A person or organization that has a direct or indirect influence on the system's requirements, or is affected by the system.

State Machine Diagram

A UML diagram showing the states an entity can be in, the transitions between states, and the events/guards/actions that trigger transitions.

System Boundary

The boundary separating the system under development from its environment (the system context).

System Context

The part of the environment that is relevant to defining the system's requirements: interacting users, external systems, processes, regulations.

System Specification

A document describing HOW the system will behave from the developer perspective (solution-oriented). Contrast with Requirements Specification.

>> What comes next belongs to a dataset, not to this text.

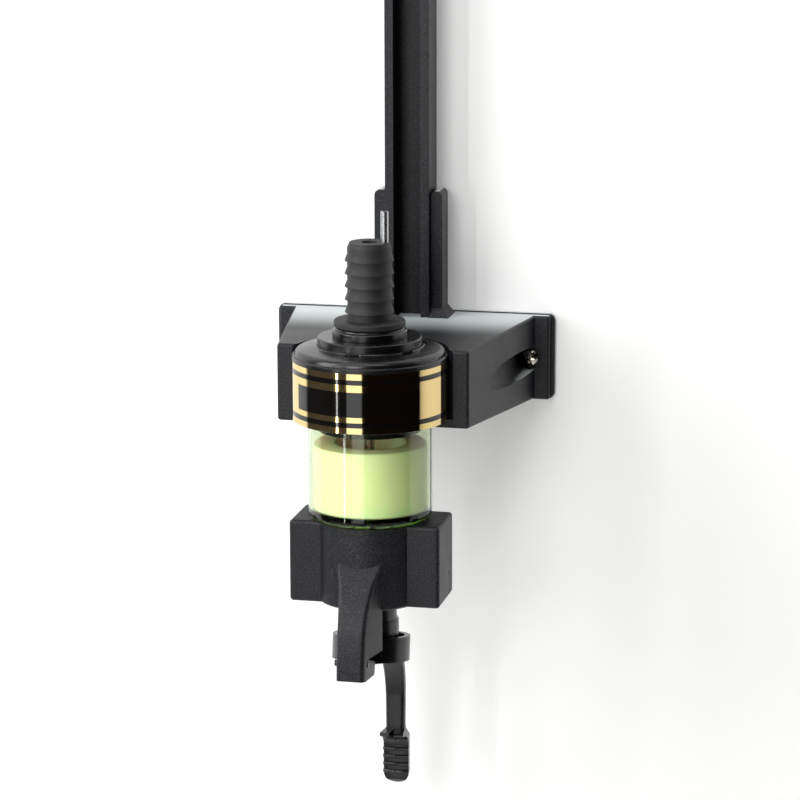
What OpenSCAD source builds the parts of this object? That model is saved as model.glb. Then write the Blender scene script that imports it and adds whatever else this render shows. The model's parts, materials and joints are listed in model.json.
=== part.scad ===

System under Development (SuD)

The system currently being specified and built. The focus of the RE effort.

Traceability

The ability to follow a requirement from its origin (source), through its specification, to its implementation and verification in downstream artifacts.

Traceability Matrix

A table linking requirements to their sources, design elements, code modules, and test cases.

Use Case

A description of a specific interaction between an actor and the system to achieve a goal. Includes main flow, alternative flows, and exception flows.

Use Case Diagram

A UML diagram showing actors, use cases, the system boundary, and relationships (association, include, extend, generalization).

Validation

Checking that requirements correctly reflect stakeholder intentions and meet quality criteria. "Are we building the right thing?"

Verification

Checking that an artifact conforms to its specification. "Are we building the thing right?"

Versioning

Tracking changes to requirements by assigning version numbers and maintaining a change history.

Walkthrough

A review technique where the author leads reviewers through a document, explaining its content. Low to medium formality.

Workshop

A facilitated group session with multiple stakeholders to collaboratively define, discuss, and prioritize requirements.

Study guide for IREB CPRE Foundation Level exam preparation.